A dozen government policies cost the typical American family $4,440 per year. These costly policies include the ethanol mandate for fuel, vehicle mileage standards, and sugar import quotas at the federal level. At the state and local levels, it includes occupational licensing rules, auto dealership monopolies, renewable energy mandates, and land-use regulation.
Austin consumers pay $5,750 more for a car, 50 cents more for a gallon of milk, and 31 cents more for a gallon of gas because of 12 policy mistakes.
Compared to California or New York, however, Texas has a light regulatory burden. This has helped to push Texas to the front of the pack in economic growth for a generation. In fact, Southern cities, led by the great metropolises of Texas, were responsible for almost half of U.S. income growth from 1964 to 2009. Texas has resources — but so does every place. What was crucial was that state and local policies allowed those resources to be used.
By “resources,” we mean much more than just oil. Relative to cities in other states, Texas municipalities have allowed landowners to build housing, keeping costs low for the millions who have moved to Texas for work. Texas was one of the first states to adopt a right-to-work law, back in 1947, expanding economic freedom for employees.
But there’s plenty of room for improvement. For instance, as recently as 2012, the Institute for Justice ranked Texas as having the 17th-most-burdensome low-income occupational licensing requirements in the nation. The institute found 34 low-wage occupations licensed in Texas at an average license fee cost of $304, requiring an average of 326 days of training and two exams before gaining the government’s permission to work. By contrast, the U.S. Army takes 116 days to train new military intelligence officers, and the Federal Aviation Administration requires 1,500 hours of flight time, equivalent to 188 days of work, before licensing pilots to fly commercial jets.
Fortunately, in June, the Texas Supreme Court struck down one particularly silly licensing requirement — for eyebrow threaders, which required 750 hours of cosmetology training, none of which dealt with eyebrow threading. A few months earlier, a federal judge threw out state licensing requirements that forced hair braiders to meet the same high licensing standards as barbers — 1,500 hours of training, the same as that required to fly a 747.
Two fewer occupations licensed is progress, but one in three Texans still needs government permission to work, increasing barriers to entry for employment while inflating costs to consumers.
Even the city of Austin isn’t immune to requiring pointless permission slips. A year ago, in the closing days of the lame duck city council, a new ordinance was passed requiring a city license to haul sticks from residential back yards. It sets an aspiring entrepreneur back $100 to obtain a “Hauler for Hire” license — that and a city inspection, along with higher insurance premiums, before anyone with an old pickup truck and a thirst for honest hard work can clean up a backyard and take the debris to the local landfill. What’s worse: If a person does clean up a yard for pay and hauls off the waste and gets caught, he or she is liable for a fine and court fees. Can’t pay? Then an arrest warrant can be issued.

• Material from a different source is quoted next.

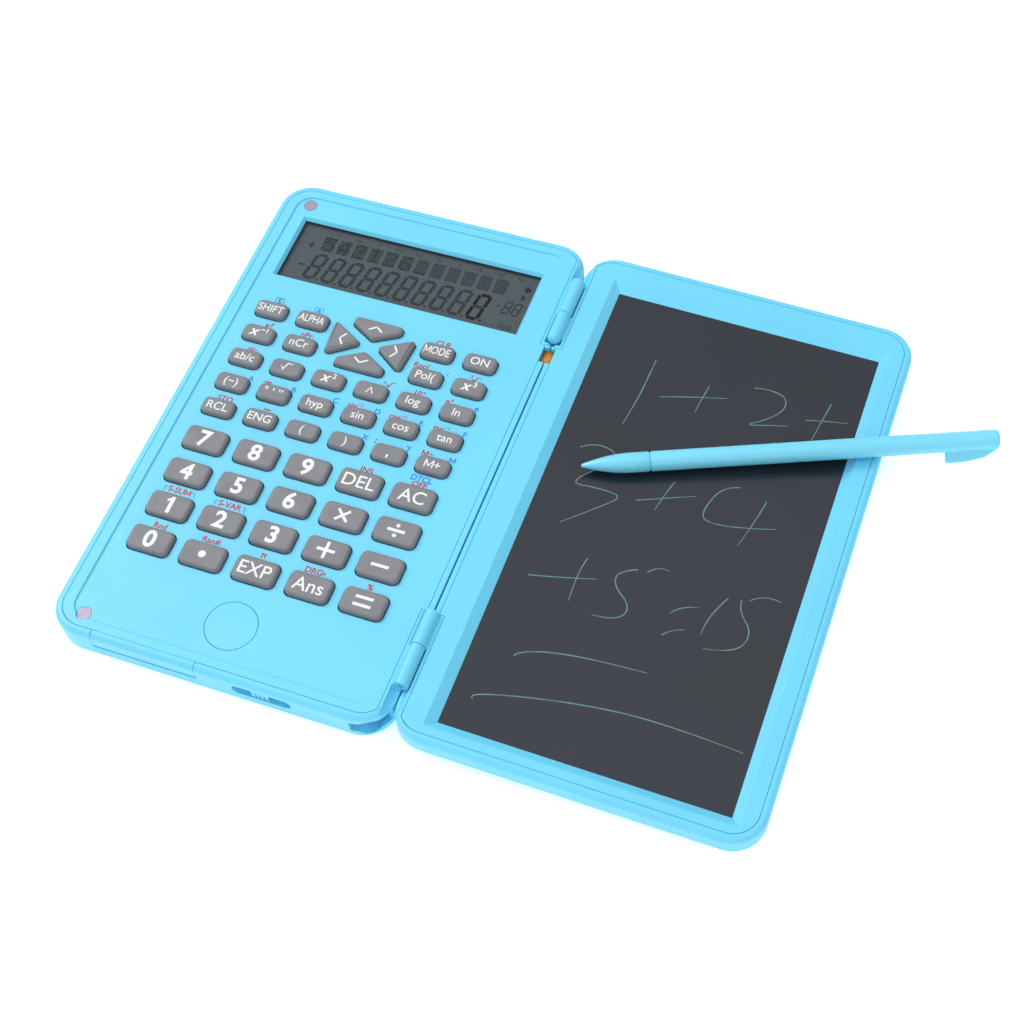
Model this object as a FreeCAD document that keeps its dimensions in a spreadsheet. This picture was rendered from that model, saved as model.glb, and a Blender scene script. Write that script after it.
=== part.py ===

For a typical Austin household, just 12 state and federal policy reforms can save $2,732 a year by using economic freedom and competition to lower prices. Of course, Austin’s state and local policymakers in the Capitol and in City Hall don’t have to wait on Washington; they can enact the lion’s share of savings for their constituents as soon as they can muster up a majority to do so.
Chuck DeVore is a vice president with the Texas Public Policy Foundation and served in the California State Assembly from 2004 to 2010; Salim Furth, Ph.D, is a research fellow with the Heritage Foundation and author of new report, “Costly Mistakes: How Bad Policies Raise the Cost of Living.”